We can redefine tomorrow,
we can make it NOW, we can stop singing the songs as we did in primary school,
and secondary school. We can change rhymes and sing a new song as we move towards
a new Nigeria. We've failed to see with our eyes open, the facts steers at us
directly but we are too frail to focus even though we are the strongest and most
advantaged in this equation. This men and women
we now worship got the first taste of power in their youths, but they
preach the gospel of 50something to us and we smile. Gowon, Obasanjo, Buhari,
Babangida, Murtala and others became presidents and Generals when they were
barely thirty years of age so what are we waiting for, it is time to snatch it
out of their old, feeble hands by contesting, participating and voting for
ourselves instead of dying and waiting to be fed from the money they steal from
us on a daily basis.
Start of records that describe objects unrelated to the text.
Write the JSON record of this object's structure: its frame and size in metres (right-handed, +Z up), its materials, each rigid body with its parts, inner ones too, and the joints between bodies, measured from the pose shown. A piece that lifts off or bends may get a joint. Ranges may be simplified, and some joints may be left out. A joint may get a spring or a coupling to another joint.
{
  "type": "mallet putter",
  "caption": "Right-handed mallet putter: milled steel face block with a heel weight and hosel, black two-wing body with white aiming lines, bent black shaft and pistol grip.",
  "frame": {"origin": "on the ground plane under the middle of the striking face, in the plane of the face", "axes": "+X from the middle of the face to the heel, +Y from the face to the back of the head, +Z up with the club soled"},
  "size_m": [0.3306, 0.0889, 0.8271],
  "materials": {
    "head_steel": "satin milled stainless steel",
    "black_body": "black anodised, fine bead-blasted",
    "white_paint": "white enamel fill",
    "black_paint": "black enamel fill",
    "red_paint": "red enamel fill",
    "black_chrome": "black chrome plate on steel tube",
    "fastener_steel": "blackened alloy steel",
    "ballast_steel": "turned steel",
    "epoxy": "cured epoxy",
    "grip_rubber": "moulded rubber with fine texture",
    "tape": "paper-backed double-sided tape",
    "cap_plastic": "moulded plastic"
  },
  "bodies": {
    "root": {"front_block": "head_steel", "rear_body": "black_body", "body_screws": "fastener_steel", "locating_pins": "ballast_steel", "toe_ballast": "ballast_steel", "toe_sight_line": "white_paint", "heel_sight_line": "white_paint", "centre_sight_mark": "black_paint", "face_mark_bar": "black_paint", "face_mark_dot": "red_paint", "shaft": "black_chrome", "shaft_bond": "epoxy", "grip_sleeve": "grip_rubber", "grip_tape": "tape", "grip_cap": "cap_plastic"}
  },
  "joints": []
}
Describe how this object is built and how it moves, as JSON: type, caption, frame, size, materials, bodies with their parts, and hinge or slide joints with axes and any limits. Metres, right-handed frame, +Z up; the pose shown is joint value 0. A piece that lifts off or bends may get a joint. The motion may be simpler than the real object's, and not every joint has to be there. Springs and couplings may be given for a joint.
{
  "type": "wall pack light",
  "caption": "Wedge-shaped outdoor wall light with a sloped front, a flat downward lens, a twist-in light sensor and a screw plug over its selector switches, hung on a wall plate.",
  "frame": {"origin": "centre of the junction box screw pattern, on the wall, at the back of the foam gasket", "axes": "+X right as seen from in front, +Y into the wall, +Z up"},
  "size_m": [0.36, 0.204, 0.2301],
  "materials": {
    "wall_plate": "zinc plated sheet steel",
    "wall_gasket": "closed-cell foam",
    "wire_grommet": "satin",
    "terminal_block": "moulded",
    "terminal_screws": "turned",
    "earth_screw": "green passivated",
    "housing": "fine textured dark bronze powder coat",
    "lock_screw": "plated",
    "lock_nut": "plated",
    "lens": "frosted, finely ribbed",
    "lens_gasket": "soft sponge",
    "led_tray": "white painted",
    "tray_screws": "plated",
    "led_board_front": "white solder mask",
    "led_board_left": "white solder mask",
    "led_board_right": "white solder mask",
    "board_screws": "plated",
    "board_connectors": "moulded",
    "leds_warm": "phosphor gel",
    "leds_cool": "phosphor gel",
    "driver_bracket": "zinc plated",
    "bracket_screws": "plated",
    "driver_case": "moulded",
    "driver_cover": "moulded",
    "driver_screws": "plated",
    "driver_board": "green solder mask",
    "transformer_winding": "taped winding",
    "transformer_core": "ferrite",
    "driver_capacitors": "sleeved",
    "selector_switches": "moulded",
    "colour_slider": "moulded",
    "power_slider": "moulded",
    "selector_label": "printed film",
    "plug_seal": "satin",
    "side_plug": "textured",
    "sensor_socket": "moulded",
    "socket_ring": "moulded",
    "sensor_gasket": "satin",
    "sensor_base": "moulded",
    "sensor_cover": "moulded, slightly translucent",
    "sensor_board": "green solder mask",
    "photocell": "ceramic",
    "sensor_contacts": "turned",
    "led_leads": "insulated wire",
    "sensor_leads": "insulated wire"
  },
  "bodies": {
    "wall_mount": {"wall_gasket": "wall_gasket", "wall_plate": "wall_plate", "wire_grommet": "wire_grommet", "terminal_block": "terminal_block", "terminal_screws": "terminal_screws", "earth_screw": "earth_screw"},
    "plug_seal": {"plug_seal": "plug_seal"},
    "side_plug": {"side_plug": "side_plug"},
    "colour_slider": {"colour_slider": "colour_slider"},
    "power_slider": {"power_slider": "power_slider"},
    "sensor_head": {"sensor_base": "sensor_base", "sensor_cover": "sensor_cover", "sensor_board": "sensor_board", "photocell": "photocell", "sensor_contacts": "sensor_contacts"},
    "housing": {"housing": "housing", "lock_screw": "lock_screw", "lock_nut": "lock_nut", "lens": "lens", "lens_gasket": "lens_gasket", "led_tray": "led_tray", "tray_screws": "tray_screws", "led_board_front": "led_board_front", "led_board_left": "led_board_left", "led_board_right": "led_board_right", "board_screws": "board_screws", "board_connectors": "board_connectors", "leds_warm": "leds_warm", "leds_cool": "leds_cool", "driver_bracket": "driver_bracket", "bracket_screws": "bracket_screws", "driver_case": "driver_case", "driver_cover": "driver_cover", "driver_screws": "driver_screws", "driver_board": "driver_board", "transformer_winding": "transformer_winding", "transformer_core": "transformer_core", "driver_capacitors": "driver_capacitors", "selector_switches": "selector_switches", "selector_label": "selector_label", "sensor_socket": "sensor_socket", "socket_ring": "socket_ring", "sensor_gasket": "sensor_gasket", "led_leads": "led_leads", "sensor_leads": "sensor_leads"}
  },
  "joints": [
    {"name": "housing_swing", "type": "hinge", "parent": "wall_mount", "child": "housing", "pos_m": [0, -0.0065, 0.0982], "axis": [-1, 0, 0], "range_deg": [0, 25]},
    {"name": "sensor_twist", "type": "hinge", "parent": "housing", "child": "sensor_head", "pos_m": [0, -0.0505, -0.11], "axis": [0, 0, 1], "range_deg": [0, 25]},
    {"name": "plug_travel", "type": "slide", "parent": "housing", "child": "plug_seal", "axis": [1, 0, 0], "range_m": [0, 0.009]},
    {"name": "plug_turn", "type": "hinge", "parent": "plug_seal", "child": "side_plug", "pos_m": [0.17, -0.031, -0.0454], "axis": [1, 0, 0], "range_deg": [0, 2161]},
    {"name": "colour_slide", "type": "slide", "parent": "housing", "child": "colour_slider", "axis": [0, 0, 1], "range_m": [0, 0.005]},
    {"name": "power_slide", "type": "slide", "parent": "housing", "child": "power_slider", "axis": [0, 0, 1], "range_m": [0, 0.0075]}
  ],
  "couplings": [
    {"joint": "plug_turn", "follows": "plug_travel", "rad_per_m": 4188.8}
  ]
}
Force is not required, tactics is all we need. I know it
might be a challenge to find a credible youth in this time and age, but I believe
that there is still more value left in us than them so I choose to be the
change I want in 2014 to 2015, from
Ekiti to Osun and to other parts of the federated Nigeria. I will rather vote
for an inexperience Tolu Ogunlesi, a fragile Japeth J. Omojuwa, or contest as the undisputed Abidemi
Babaolowo Oderinlo. Will you?
While we stand in joyful
hope as we await tomorrow, let us lift up our holy hands in preparation for
the coming elections. It is never too early, it is never too late to be the change we want to
see. It is time to become the leaders of today instead of waiting for tomorrow
that will never come, let us dare to be the change and become the tomorrow today.